Categorical columns will be encoded using One-Hot encoding because Graph Neural Networks benefit from explicit binary representations of categories. Distributions will be normalized using Standard Scaler to ensure they have a similar scale.

## Preparing environment

In [1]:
import numpy as np
import pandas as pd
from sklearn.preprocessing import StandardScaler, OneHotEncoder
import sys
sys.path.append('../high_performance_employee_resign_prediction')
from utils import paths

## Importing data

In [2]:
train_df = pd.read_csv(paths.data_interim_dir('train_clean.csv'))
test_df = pd.read_csv(paths.data_interim_dir('test_clean.csv'))

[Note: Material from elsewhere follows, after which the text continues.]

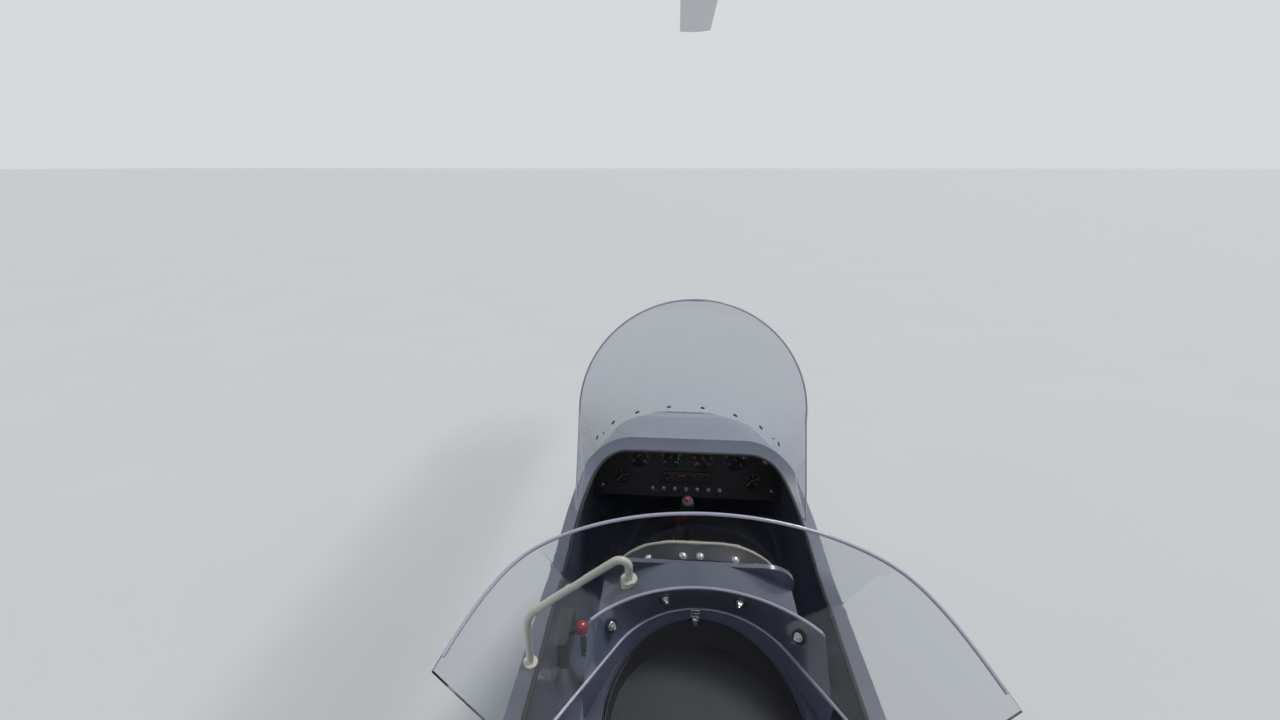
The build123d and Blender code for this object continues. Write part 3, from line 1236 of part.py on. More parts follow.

# Preprocessing total data

In [3]:
# Selecting numerical and categorical columns

num_cols = ['office_distance', 'low_health_days', 'average_permanence', 'salary', 'performance_score', 
            'psi_score', 'join_age', 'office_distance_boss', 'low_health_days_boss', 'average_permanence_boss', 
            'salary_boss', 'performance_score_boss', 'psi_score_boss', 'join_age_boss', 'salary_diff',
            'join_days_diff', 'age_diff', 'avg_od_epb', 'avg_lhd_epb', 'avg_avgp_epb', 
            'avg_sal_epb', 'avg_ps_epb', 'avg_psis_epb', 'avg_ja_epb', 'boss_employees_in_charge']

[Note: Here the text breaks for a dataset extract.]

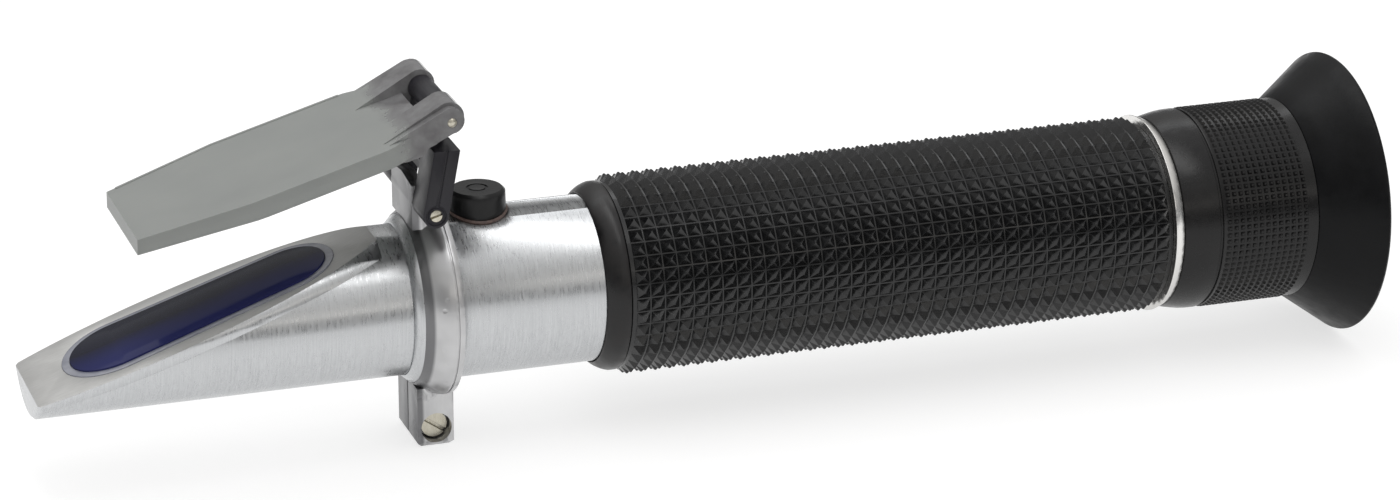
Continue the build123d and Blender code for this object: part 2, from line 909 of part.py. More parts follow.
flange_x = -flange_length
barrel_front_x = flange_x + mouth_depth - barrel_length
barrel_outer = end_ring_bore - cap_gap
lens_stop_x = barrel_front_x + lens_stop_offset
field_lens_x = lens_stop_x + lens_stop_length + fit_gap
retainer_rear_x = -mouth_depth - fit_gap
retainer_x = retainer_rear_x - retainer_length
eye_lens_x = retainer_x - fit_gap - eye_lens_length
spacer_x = field_lens_x + field_lens_length + fit_gap
lens_radius = barrel_bore - fit_gap


def eyepiece_barrel():
    """Sliding lens barrel with a rear flange, the eyepiece bore and a keyway."""
    barrel = turned(
        [
            (barrel_front_x, barrel_bore),
            (barrel_front_x, barrel_outer),
            (flange_x, barrel_outer),
            (flange_x, flange_radius),
            (0, flange_radius),
            (0, mouth_radius),
            (-mouth_depth, mouth_radius),
            (-mouth_depth, barrel_bore),
        ]
    )
    barrel += tube(barrel_bore + fit_gap, lens_stop_radius, lens_stop_x, lens_stop_x + lens_stop_length)
    key_front = guide_pin_x - keyway_length
    key_rear = guide_pin_x + 2 * guide_pin_radius
    half = guide_pin_radius + fit_gap
    floor = barrel_outer - keyway_depth - fit_gap
    return barrel - block(key_front, key_rear, -half, half, floor, 2 * barrel_outer)


def lens(radius, x0, length, bulge):
    """Biconvex lens on the optical axis, with spherical faces."""
    sphere = (radius**2 + bulge**2) / (2 * bulge)
    half_sag = sphere - math.sqrt(sphere**2 - (radius / 2) ** 2)
    x1 = x0 + length
    outline = [
        ThreePointArc((x0, 0, 0), (x0 + half_sag, 0, radius / 2), (x0 + bulge, 0, radius)),
        Line((x0 + bulge, 0, radius), (x1 - bulge, 0, radius)),
        ThreePointArc((x1 - bulge, 0, radius), (x1 - half_sag, 0, radius / 2), (x1, 0, 0)),
        Line((x1, 0, 0), (x0, 0, 0)),
    ]
    return revolve(make_face(outline), axis=Axis.X)


def field_lens():
    """Front lens of the eyepiece."""
    return lens(lens_radius, field_lens_x, field_lens_length, lens_bulge)


def eye_lens():
    """Rear lens of the eyepiece."""
    return lens(lens_radius, eye_lens_x, eye_lens_length, lens_bulge)


def lens_spacer():
    """Tube between the two eyepiece lenses."""
    return tube(lens_radius, lens_radius - spacer_wall, spacer_x, eye_lens_x - fit_gap)


def eye_lens_retainer():
    """Ring that holds the eye lens."""
    return tube(lens_radius, lens_stop_radius, retainer_x, retainer_rear_x)


def focus_ring():
    """Knurled ring that turns the eyepiece out and in."""
    groove_x = focus_front_x + focus_groove_offset
    groove_floor = focus_radius - focus_groove_depth
    lip_x = flange_x - fit_gap - focus_lip_length
    return Rot(ring_seam, 0, 0) * turned(
        [
            (focus_front_x, end_ring_tail_radius + cap_gap),
            (focus_front_x, focus_front_radius),
            (focus_front_x + focus_mid_offset, focus_mid_radius),
            (focus_front_x + focus_full_offset, focus_radius),
            (groove_x, focus_radius),
            (groove_x, groove_floor),
            (groove_x + focus_groove_width, groove_floor),
            (groove_x + focus_groove_width, focus_radius),
            (focus_rear_x, focus_radius),
            (focus_rear_x, flange_radius + cap_gap),
            (flange_x - fit_gap, flange_radius + cap_gap),
            (flange_x - fit_gap, barrel_outer + cap_gap),
            (lip_x, barrel_outer + cap_gap),
            (lip_x, end_ring_tail_radius + cap_gap),
        ]
    )


def eyecup():
    """Soft funnel with a rounded rim, seated on the focus ring's rear face."""
    cone_x = focus_rear_x + cup_length
    rim_x = cone_x + cup_rim_length
    base_x = focus_rear_x + cup_base_length
    bore = flange_radius + cup_base_gap
    rise = (foot_depth - focus_radius) / cup_length
    slant = cup_wall * math.sqrt(1 + rise**2)
    inner_base = focus_radius + rise * cup_base_length - slant
    rim_inner = foot_depth - slant
    outline = [
        Polyline(
            (focus_rear_x, 0, bore),
            (focus_rear_x, 0, focus_radius),
            (cone_x, 0, foot_depth),
        ),
        ThreePointArc(
            (cone_x, 0, foot_depth),
            (rim_x, 0, foot_depth - slant / 2),
            (cone_x, 0, rim_inner),
        ),
        Polyline(
            (cone_x, 0, rim_inner),
            (base_x, 0, inner_base),
            (base_x, 0, bore),
            (focus_rear_x, 0, bore),
        ),
    ]
    return Rot(ring_seam, 0, 0) * revolve(make_face(outline), axis=Axis.X)


sleeve_x = spigot_x + fit_gap
sleeve_outer = main_bore - sleeve_gap
sleeve_inner = sleeve_outer - sleeve_wall
sleeve_rear_x = barrel_front_x + sleeve_lap
reticle_x = sleeve_rear_x - reticle_inset
strip_x = cap_x - strip_front_margin
post_x = cap_x + post_offset
cell_x = strip_x + strip_length - cell_length
objective_x = cell_x + (cell_length - objective_thickness) / 2


def optical_sleeve():
    """Inner tube that carries the optics, drilled for the calibration bush."""
    sleeve = tube(sleeve_outer, sleeve_inner, sleeve_x, sleeve_rear_x)
    return sleeve - upright(bush_radius + fit_gap, cap_x, 0, 2 * main_radius)


def bimetal_strip():
    """Compensator strip that carries the objective cell."""
    half = strip_width / 2
    return block(strip_x, strip_x + strip_length, -half, half, strip_height, strip_height + strip_thickness)


def compensator_post():
    """Post on the sleeve's wall that holds the strip."""
    half = strip_width / 2
    post = block(
        post_x,
        post_x + post_length,
        -half,
        half,
        strip_height + strip_thickness,
        main_radius,
    )
    return post & rod(sleeve_inner - fit_gap, post_x - 1, post_x + post_length + 1)


def objective_cell():
    """Lens cell under the strip's free end, with a flat top."""
    cell = tube(cell_radius, objective_radius + fit_gap, cell_x, cell_x + cell_length)
    flat = strip_height
    return cell - block(cell_x - 1, cell_x + cell_length + 1, -cell_radius, cell_radius, flat, 2 * cell_radius)


def objective_lens():
    """Objective that images the light boundary on the scale."""
    return lens(objective_radius, objective_x, objective_thickness, objective_bulge)


def reticle():
    """Scale glass."""
    return rod(sleeve_inner - fit_gap, reticle_x, reticle_x + reticle_thickness)


def reticle_retainer():
    """Ring behind the scale glass."""
    x0 = reticle_x + reticle_thickness + fit_gap
    return tube(sleeve_inner - fit_gap, sleeve_inner - ring_wall, x0, x0 + ring_length)


pieces = {
    "front_tube": front_tube,
    "prism_frame": prism_frame,
    "prism_seal": prism_seal,
    "prism": prism,
    "prism_cradle": prism_cradle,
    "main_tube": main_tube,
    "hinge_collar": hinge_collar,
    "clamp_screw": clamp_screw,
    "hinge_link": hinge_link,
    "link_pin": link_pin,
    "plate_pin": plate_pin,
    "daylight_plate": daylight_plate,
    "calibration_cap": calibration_cap,
    "calibration_bush": calibration_bush,
    "calibration_screw": calibration_screw,
    "grip_ring": grip_ring,
    "grip_sleeve": grip_sleeve,
    "tube_end_ring": tube_end_ring,
    "guide_pin": guide_pin,
    "o_ring": o_ring,
    "eyepiece_barrel": eyepiece_barrel,
    "field_lens": field_lens,
    "lens_spacer": lens_spacer,
    "eye_lens": eye_lens,
    "eye_lens_retainer": eye_lens_retainer,
    "focus_ring": focus_ring,
    "eyecup": eyecup,
    "optical_sleeve": optical_sleeve,
    "bimetal_strip": bimetal_strip,
    "compensator_post": compensator_post,
    "objective_cell": objective_cell,
    "objective_lens": objective_lens,
    "reticle": reticle,
    "reticle_retainer": reticle_retainer,
}

for name, make in pieces.items():
    piece = make()
    piece.label = name
    export_step(piece, f"parts/{name}.step")
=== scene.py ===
"""Looks of a handheld refractometer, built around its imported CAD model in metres."""

import json
import math

import bmesh
import bpy
from mathutils import Matrix, Vector


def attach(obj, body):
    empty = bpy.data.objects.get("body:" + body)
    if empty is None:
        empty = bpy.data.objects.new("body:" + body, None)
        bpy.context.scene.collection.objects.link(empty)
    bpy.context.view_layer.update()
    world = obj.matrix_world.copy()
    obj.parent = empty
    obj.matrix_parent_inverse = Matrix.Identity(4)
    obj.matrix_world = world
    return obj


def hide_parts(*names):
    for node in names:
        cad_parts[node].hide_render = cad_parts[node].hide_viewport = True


MM = 0.001

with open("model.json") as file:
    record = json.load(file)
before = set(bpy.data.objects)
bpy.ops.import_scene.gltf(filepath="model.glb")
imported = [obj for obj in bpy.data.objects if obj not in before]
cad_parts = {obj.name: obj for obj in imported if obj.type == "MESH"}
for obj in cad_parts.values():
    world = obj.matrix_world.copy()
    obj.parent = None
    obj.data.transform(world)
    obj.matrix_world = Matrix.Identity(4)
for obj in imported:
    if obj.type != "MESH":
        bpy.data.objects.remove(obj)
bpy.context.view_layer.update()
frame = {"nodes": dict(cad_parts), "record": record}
nodes = frame["nodes"]
record = frame["record"]


def by_name(rows, name):
    """The row of one of the record's lists that has a name."""
    return next(row for row in rows if row["name"] == name)


# Camera: its place in metres, and the direction from the object back to it

CAMERA_PLACE = Vector((-0.29695, -0.61364, 0.24161))
CAMERA_BACK = Vector((-0.29649, -0.88967, 0.34725))
CAMERA_LENS = 121.67
SENSOR_WIDTH = 36.0
CLIP_START = 0.01
CLIP_END = 20.0


def make_camera():
    """Camera at the photograph's angle and distance."""
    data = bpy.data.cameras.new("camera")
    data.lens = CAMERA_LENS
    data.sensor_fit = "HORIZONTAL"
    data.sensor_width = SENSOR_WIDTH
    data.clip_start = CLIP_START
    data.clip_end = CLIP_END
    camera = bpy.data.objects.new("camera", data)
    back = CAMERA_BACK.normalized()
    right = Vector((0, 0, 1)).cross(back).normalized()
    up = back.cross(right)
    turn = Matrix((right, up, back)).transposed().to_4x4()
    camera.matrix_world = Matrix.Translation(CAMERA_PLACE) @ turn
    bpy.context.scene.collection.objects.link(camera)
    bpy.context.scene.camera = camera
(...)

cat_cols = ['seniority', 'work_modality', 'gender', 'recruitment_channel', 'marital_estatus', 
            'join_year', 'join_month', 'performance', 'join_age_group', 'work_modality_boss', 
            'gender_boss', 'recruitment_channel_boss', 'marital_estatus_boss', 'join_year_boss', 'join_month_boss', 
            'performance_boss', 'join_age_group_boss', 'joined_after_boss', 'younger_than_boss']

In [12]:
# Encoding categorical columns

full_le_encoder = OneHotEncoder(sparse_output=False, drop='first')
encoded_full_cats_train = pd.DataFrame(full_le_encoder.fit_transform(train_df[cat_cols]))
encoded_full_cats_train.columns = full_le_encoder.get_feature_names_out()
encoded_full_cats_test = pd.DataFrame(full_le_encoder.transform(test_df[cat_cols]))
encoded_full_cats_test.columns = full_le_encoder.get_feature_names_out()

# Concatenating encoded columns to original data

processed_full_train = pd.concat([train_df.drop(columns=cat_cols), encoded_full_cats_train], axis=1)
processed_full_test = pd.concat([test_df.drop(columns=cat_cols), encoded_full_cats_test], axis=1)

# Standarizing numerical columns

full_standard_scaler = StandardScaler()
processed_full_train[num_cols] = full_standard_scaler.fit_transform(train_df[num_cols])
processed_full_test[num_cols] = full_standard_scaler.transform(test_df[num_cols])

In [15]:
# Saving full processed data

processed_full_train.to_csv(paths.data_processed_dir('train_full_processed.csv'), index=False)
processed_full_test.to_csv(paths.data_processed_dir('test_full_processed.csv'), index=False)

# Preprocessing reduced data according to hypothesis testing



In [16]:
discard_cols = ['join_month', 'work_modality_boss', 'gender_boss', 'recruitment_channel_boss', 'marital_estatus_boss', 
                'join_year_boss', 'join_month_boss', 'join_age_group_boss', 'younger_than_boss', 'office_distance', 
                'average_permanence', 'salary', 'psi_score', 'join_age', 'office_distance_boss', 
                'average_permanence_boss', 'salary_boss', 'psi_score_boss', 'join_age_boss', 'age_diff', 
                'avg_od_epb', 'avg_lhd_epb', 'avg_sal_epb', 'avg_psis_epb', 'boss_employees_in_charge']

# Discarding features

train_red_df = train_df.drop(columns=discard_cols)
test_red_df = test_df.drop(columns=discard_cols)

In [22]:
# Getting the reduced numerical and categorical columns

red_num_cols = [col for col in num_cols if col not in discard_cols]
red_cat_cols = [col for col in cat_cols if col not in discard_cols]

In [24]:
# Encoding categorical columns

red_le_encoder = OneHotEncoder(sparse_output=False, drop='first')
encoded_red_cats_train = pd.DataFrame(red_le_encoder.fit_transform(train_red_df[red_cat_cols]))
encoded_red_cats_train.columns = red_le_encoder.get_feature_names_out()
encoded_red_cats_test = pd.DataFrame(red_le_encoder.transform(test_red_df[red_cat_cols]))
encoded_red_cats_test.columns = red_le_encoder.get_feature_names_out()

# Concatenating encoded columns to original reduced data

processed_red_train = pd.concat([train_red_df.drop(columns=red_cat_cols), encoded_red_cats_train], axis=1)
processed_red_test = pd.concat([test_red_df.drop(columns=red_cat_cols), encoded_red_cats_test], axis=1)

# Standarizing numerical columns

red_standard_scaler = StandardScaler()
processed_red_train[red_num_cols] = red_standard_scaler.fit_transform(train_red_df[red_num_cols])
processed_red_test[red_num_cols] = red_standard_scaler.transform(test_red_df[red_num_cols])

In [26]:
# Saving reduced processed data

processed_red_train.to_csv(paths.data_processed_dir('train_red_processed.csv'), index=False)
processed_red_test.to_csv(paths.data_processed_dir('test_red_processed.csv'), index=False)

With this preprocessing made, we can make 2 experiments: Modelling on full data and modelling on reduced data, in order to find which approach works better for the GNN.